Wolverine - everybody's favourite Clint Eastwood-esque Canadian bruiser with a penchant for popping claws and growling out his words - has had a good long life in Marvel comics over the years, growing as a character but never really undergoing the kind of changes we've seen in other heroes under the comics publisher.
Still, even with his generally consistent personality, there's a lot that audiences - and readers - get wrong about him. Hugh Jackman's Wolverine, stunning and iconic as he might be, differed somewhat from his comics counterpart, and while Logan's just as popular on the page as he is off it, some of his subtler traits fall to the wayside when writers focus on his more obvious quirks.
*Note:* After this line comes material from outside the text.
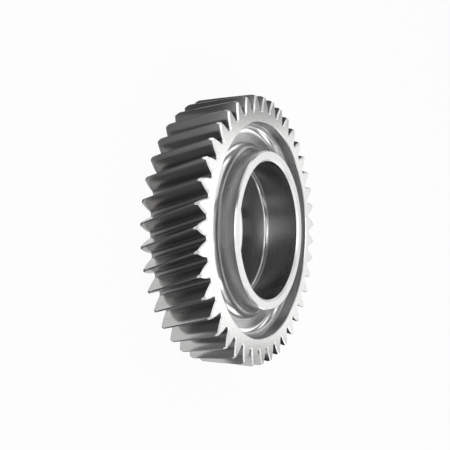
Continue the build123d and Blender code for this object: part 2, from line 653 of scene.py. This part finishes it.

A lot of what audiences think Wolverine is all about, extrapolated from his fan-favoured persona, can easily be debunked by just one look at his many, many comic book runs.
He might be the best at what he does, but when people keep getting him wrong, what's that even supposed to mean?
With titles like "Death of Wolverine" headlining Marvel comics in the last few years, it's pretty safe to say that while he's just as likely to come in and out of the revolving door that characterises superhero lifespans, Wolverine is still very much capable of actually dying.
Most of these deaths (and yes, there are more than one) have to do with his healing factor failing, whether through natural means like old age, or through experiments by his many enemies. There have also been instances in which Magneto was able to control Wolvie's Adamantium skeleton and literally rip him apart.
There are many creative ways the Marvel team have thought up to murder their supposed "unkillable" character over the years, and at some point you have to wonder when people will stop thinking that an advanced healing factor equals immortality.
Moreover, when will Marvel realise that killing the same character a thousand times will stop grabbing attention, given that Marvel fans all know that it never really sticks?